Noi definimmo, e non da ora, questo progetto a respiro planetario MONDIALISMO.
Una delle più complete esplicazioni di questo termine ce la offre Giuseppe Santoro nel suo “Dominio globale. Liberoscambismo e globalizzazione”, un volumetto di cento pagine che dovrebbe rappresentare il “libretto rosso” di ogni vero rivoluzionario antimondialista.
Scrive Santoro:
“Il Mondialismo, in sintesi, è un’ideologia (e una prassi culturale, sociale e politica) universalista promossa da istituzioni internazionali politico-militari (ONU, NATO) ed economico finanziarie (Banca Mondiale, Fondo Monetario, WTO, Nafta, ecc…), da associazioni private (Council on Foreign Relations, Trilateral, Bilderberg, massoneria ecc..) [aggiungeremo noi anche religiose: Vaticano con la sua “pupilla”, l’Opus Dei, Consiglio Mondiale ebraico, sette varie protestanti e non] e da una fitta rete di lobbies e di organizzazioni internazionali di “consulenza” politico-sociale-culturale e massmediale (agenzie d’informazione, industria cinematografica ecc…), la cui principale base tattica è costituita dagli Stati Uniti”
Ed ancora:
“L’obiettivo del mondialismo è la creazione di un unico governo o amministrazione (il Nuovo Ordine Mondiale), di un unico assetto politico, istituzionale e sociale (il liberalismo), di un unico sistema di valori (l’individualismo-egalitarismo-dottrina dei “Diritti dell’Uomo”), e quindi di un unico insieme di costumi e di stile di vita (il consumismo) estesi a tutta la Terra e funzionali al dominio assoluto da parte delle forze politiche, economiche e culturali che lo incarnano: le élites della finanza mondiale”.
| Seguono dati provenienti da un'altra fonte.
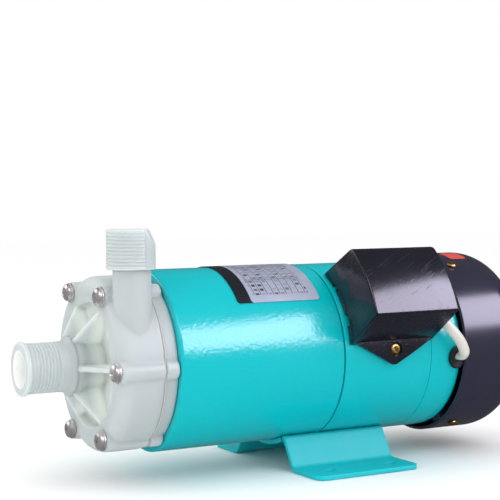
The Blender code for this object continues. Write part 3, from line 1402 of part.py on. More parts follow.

Santoro è anche autore di “Il mito del libero mercato”, approfondito studio sugli “economisti classici”.
E’ evidente da quanto scritto finora che il Mondialismo non è un meccanismo anonimo, senza volto, senza capo né coda, metastaticamente autoriproducentesi; un dato oggettivo scisso dall’intervento di idee, di pochi uomini e ben identificate istituzioni, che in tal caso sarebbero esse stesse oggetto e non soggetto del processo. Chi la pensa così ragiona in termini di un fuorviante determinismo meccanicista che la dice lunga sui devastanti effetti della falsificazione storico-ideologica condotta per secoli: dall’Illuminismo, al liberismo e al marxismo, passando per l’hegelismo di “destra” o di “sinistra”.